FAA Rejects Santa Monica’s Appeal of Grant Violations

Closing the administrative process, the Federal Aviation Administration on Monday denied the City of Santa Monica’s appeal of the FAA’s December 2015 inital decision. Monday’s decision has the effect of requiring the city’s airport to remain open at least until 2023. http://bit.ly/2b1vSjt  This result should have come as no surprise, the FAA rarely overturns its initial ruling in administrative actions. 05023AD

The City argued that a federal airport improvement grant of $240,600 accepted by Santa Monica in August 2003 was not a new grant, but an amendment to a previous. Therefore, the grant agreement between the FAA and the City had already expired. In December, 2015, the FAA ruled in its “Director’s Determination” that the 2003 grant was a new grant. As such, the airport to stay open until at least August, 2023, when the terms of the grant agreement would expire. The City tried to convince the FAA that it should not be able to write the grant agreements and then be given deference when it comes time to interpret the agreements.

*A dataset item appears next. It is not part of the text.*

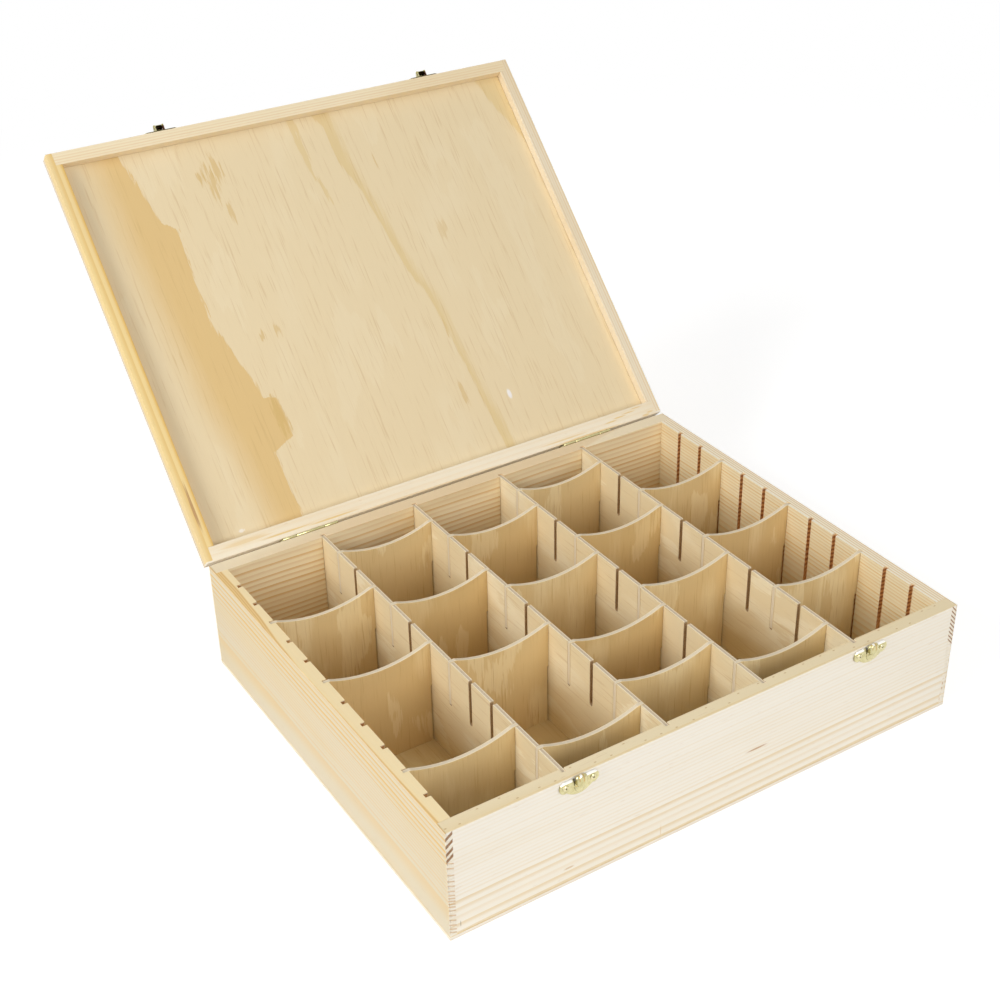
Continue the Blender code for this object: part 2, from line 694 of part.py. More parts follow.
def ear_loop():
    """Side view of an ear: upright near edge, a square corner by the pin and a sloping back."""
    near = STRIKE_RISE + EAR_SETBACK
    top = PIVOT_OUT + EAR_HEAD
    return [
        (PLATE_MIDDLE, near),
        (top - EAR_CORNER, near),
        (top, near + EAR_CORNER),
        (top, PIVOT_RISE + EAR_HEAD / 2),
        (PIVOT_OUT, PIVOT_RISE + EAR_HEAD),
        (PLATE_MIDDLE, PIVOT_RISE + EAR_FOOT),
    ]


def lever_plate_loop():
    """Front view of the lever, heights from its pivot: a neck between the ears and a wider body below."""
    neck = LEVER_NECK_WIDTH / 2 - TONGUE_INSET
    half = LEVER_WIDTH / 2
    top = -EAR_GAP
    shoulder = -LEVER_NECK_DROP
    corner = half - neck
    end = -PIVOT_RISE - LEVER_END_DROP
    right_shoulder = arc((neck, shoulder - corner), corner, 90, 0, 4)
    left_shoulder = arc((-neck, shoulder - corner), corner, 180, 90, 4)
    turns = [math.radians(-a) for a in range(0, 181, 20)]
    thumb = [(half * math.cos(t), end + LEVER_THUMB * math.sin(t)) for t in turns]
    return [(-neck, top), (neck, top)] + right_shoulder + thumb + left_shoulder


def build_catch(latch, centre_x):
    """The plate on the carcass with its hooked tongue."""
    catch = latch_plate(latch + "_catch", centre_x, -CATCH_TOP_DROP, CATCH_HEIGHT, -1, NO_SHIFT, None)
    combine(catch, side_view(latch + "_tongue", hook_loop(), HOOK_WIDTH, centre_x, NO_SHIFT, None), "UNION")
    dress_brass(catch)


def build_lever_plate(latch, centre_x, pivot):
    """The plate on the lid with two ears and the pin riveted in them."""
    plate = latch_plate(latch + "_lid_plate", centre_x, STRIKE_RISE, STRIKE_HEIGHT, 1, AXIS, lid)
    ear_x = (EAR_OUTSIDE - EAR_THICKNESS) / 2
    for s, label in ((-1, "_left_ear"), (1, "_right_ear")):
        ear = side_view(latch + label, ear_loop(), EAR_THICKNESS, centre_x + s * ear_x, AXIS, lid)
        combine(plate, ear, "UNION")
    length = EAR_OUTSIDE + 2 * RIVET_STAND

    def rivet(work):
        add_rod(work, pivot, LEVER_PIN_RADIUS, length, "X")

    shape_with(plate, latch + "_rivet", rivet, "UNION", lid)
    dress_brass(plate)


def build_lever(latch, pivot):
    """The lever, turning on the rivet: eye, plate and the lip that hooks under the nose."""
    axis = empty(latch + "_pivot", pivot, (-LEVER_OPEN, 0, 0), lid)
    face = LEVER_FACE_OUT - PIVOT_OUT
    place = (0, -face + LEVER_SHEET / 2, 0)
    lever = solid_outline(latch + "_lever", [lever_plate_loop()], LEVER_SHEET, place, UPRIGHT_ALONG_X, axis)
    lip_half = LEVER_WIDTH / 2 - LEVER_SHEET
    lip_low = -PIVOT_RISE - LEVER_END_DROP
    lip_outs = (LEVER_SHEET / 2 - face, PIVOT_OUT - LIP_INNER_OUT)

    def eye_and_lip(work):
        add_rod(work, (0, 0, 0), EYE_RADIUS, LEVER_NECK_WIDTH, "X", ROUND_SIDES)
        add_span(work, (-lip_half, lip_half), lip_outs, (lip_low, lip_low + LIP_THICKNESS))

    def bore(work):
        add_rod(work, (0, 0, 0), EYE_BORE_RADIUS, LEVER_NECK_WIDTH + 2 * CUT_OVER, "X")

    shape_with(lever, latch + "_eye_and_lip", eye_and_lip, "UNION", axis)
    shape_with(lever, latch + "_bore", bore, "DIFFERENCE", axis)
    dress_brass(lever)


for side, centre_x in zip(SIDE_NAMES, LATCH_CENTRES):
    pivot = Vector((centre_x, FRONT - PIVOT_OUT, RIM + PIVOT_RISE)) - AXIS
    build_catch("latch_" + side, centre_x)
    build_lever_plate("latch_" + side, centre_x, pivot)
    build_lever("latch_" + side, pivot)

lobe_offset = PLATE_WIDTH / 2 - LOBE_RADIUS
latch_screw_xs = [centre_x + s * lobe_offset for centre_x in LATCH_CENTRES for s in (-1, 1)]
front_seat = FRONT - GLUE_GAP - PLATE_THICKNESS - SCREW_CLEARANCE
catch_seats = [Vector((x, front_seat, RIM - CATCH_TOP_DROP - LOBE_RADIUS)) for x in latch_screw_xs]
lever_seats = [Vector((x, front_seat, RIM + STRIKE_RISE + LOBE_RADIUS)) - AXIS for x in latch_screw_xs]
for number, (catch_seat, lever_seat) in enumerate(zip(catch_seats, lever_seats), start=1):
    add_screw("latch_screw_box_%d" % number, catch_seat, -1)
    add_screw("latch_screw_lid_%d" % number, lever_seat, -1, lid)
shape_with(walls["front"], "front_wall_pilots", lambda work: pilot_holes(work, catch_seats, -1))
shape_with(rails["front"], "front_rail_pilots", lambda work: pilot_holes(work, lever_seats, -1), parent=lid)
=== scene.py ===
"""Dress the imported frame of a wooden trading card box.

Boards of solid pine make the carcass and the lid frame, plywood makes the panels and the divider grid, and
the hinges, latches and screws are polished brass. Lengths are metres, and millimetres inside materials.
"""
import json
import logging
import math
from dataclasses import dataclass, replace
from enum import Enum
from typing import Any, Callable, Optional, Sequence, Union

import bmesh
import bpy
from mathutils import Matrix, Vector


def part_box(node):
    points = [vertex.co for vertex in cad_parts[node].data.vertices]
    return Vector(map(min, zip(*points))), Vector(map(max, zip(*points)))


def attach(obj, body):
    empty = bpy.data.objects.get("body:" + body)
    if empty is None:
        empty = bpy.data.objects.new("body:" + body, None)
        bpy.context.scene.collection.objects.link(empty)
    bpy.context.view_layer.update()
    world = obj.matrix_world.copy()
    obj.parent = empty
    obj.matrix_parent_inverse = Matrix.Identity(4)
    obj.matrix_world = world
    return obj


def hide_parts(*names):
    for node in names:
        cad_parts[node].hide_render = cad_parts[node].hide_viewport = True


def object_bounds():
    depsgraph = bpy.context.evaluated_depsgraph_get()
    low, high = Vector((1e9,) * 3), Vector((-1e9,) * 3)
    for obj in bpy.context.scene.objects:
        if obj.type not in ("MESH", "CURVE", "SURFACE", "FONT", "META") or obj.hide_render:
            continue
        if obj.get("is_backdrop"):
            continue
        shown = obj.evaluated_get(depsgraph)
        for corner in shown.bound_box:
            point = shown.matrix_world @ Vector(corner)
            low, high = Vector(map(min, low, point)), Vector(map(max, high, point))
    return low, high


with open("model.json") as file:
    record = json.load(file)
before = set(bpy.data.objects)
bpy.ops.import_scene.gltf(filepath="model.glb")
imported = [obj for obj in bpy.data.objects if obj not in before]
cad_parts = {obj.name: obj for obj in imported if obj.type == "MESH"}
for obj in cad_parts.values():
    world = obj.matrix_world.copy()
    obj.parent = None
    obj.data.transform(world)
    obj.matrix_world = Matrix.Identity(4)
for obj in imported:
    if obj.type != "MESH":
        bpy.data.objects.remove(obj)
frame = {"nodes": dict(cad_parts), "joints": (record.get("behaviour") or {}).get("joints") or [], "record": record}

Colour = tuple[float, float, float]
Pair = tuple[float, float]
Curve = tuple[Pair, ...]
Loop = list[Pair]
Place = tuple[float, float, float]
# Painted light on a latch piece: the ranges, colour and strength of a painted highlight, reflection tone or shade.
PaintedLight = tuple[Loop, Colour, float]
log = logging.getLogger("card_box")

RIM = 0.0890
FRONT_FACE = -0.1710
BACK_FACE = 0.1710
GLUE_GAP = 0.0003
BACK_SWELL = 0.0012
GLUE_LINES = ((0, 0.2047, 0.20498), (1, 0.1602, 0.16048), (2, 0.0032, 0.00348))
SIDES = (-1, 1)
MM = 1000.0
RIM_MM = RIM * MM
WHITE = (1.0, 1.0, 1.0)


def frame_joint(name: str) -> dict[str, Any]:
    """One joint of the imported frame.

    Args:
        name: The joint's name.

    Returns:
        Its entry in the frame.
    """
    return next(joint for joint in frame["joints"] if joint["name"] == name)


LID_AXIS = Vector(frame_joint("lid_hinge")["pos_m"])
LID_TURN = math.radians(frame_joint("lid_hinge")["range_deg"][0])
LEVER_TURN = math.radians(frame_joint("lever_left_pivot")["range_deg"][0])


def turned_about(point: Vector, angle: float) -> Matrix:
    """A turn about an axis along X.

    Args:
        point: A point on the axis.
        angle: The turn in radians.

    Returns:
        The matrix of the turn.
    """
    return Matrix.Translation(point) @ Matrix.Rotation(angle, 4, "X") @ Matrix.Translation(-point)


LID_OPENED = turned_about(LID_AXIS, LID_TURN)


def arc(centre: Pair, radius: float, start: float, end: float, steps: int) -> Loop:
    """Points on an arc.

    Args:
        centre: Its centre.
        radius: Its radius.
        start: First angle in degrees.
        end: Last angle in degrees.
        steps: Spans between the points.

    Returns:
        The points.
    """
    turns = [math.radians(start + (end - start) * i / steps) for i in range(steps + 1)]
    return [(centre[0] + radius * math.cos(t), centre[1] + radius * math.sin(t)) for t in turns]


def circle(centre: Pair, radius: float, sides: int) -> Loop:
    """Points all the way round a centre.

    Args:
        centre: The centre.
        radius: The radius.
        sides: How many points.

    Returns:
        The points.
    """
    turns = [2 * math.pi * step / sides for step in range(sides)]
    return [(centre[0] + radius * math.cos(t), centre[1] + radius * math.sin(t)) for t in turns]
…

This is particularly true in this case, the City stated, where the City’s interpretation of the grant agreement was reasonable one and the FAA was aware of its interpretation. The FAA found that it could, indeed, interpret the grant agreements anyway it chose, since it was issuing the grants. The FAA concluded that normal rules of contract interpretation do not apply in this instance.

The City will now have 60 days to decide whether to take this issue to the U.S. Court of Appeals. The City’s Petition for Review could be filed either in the U.S. Court of Appeals for the Ninth Circuit, located in San Francisco, or the U.S. Court of Appeals for the D.C. Circuit in Washington, D.C.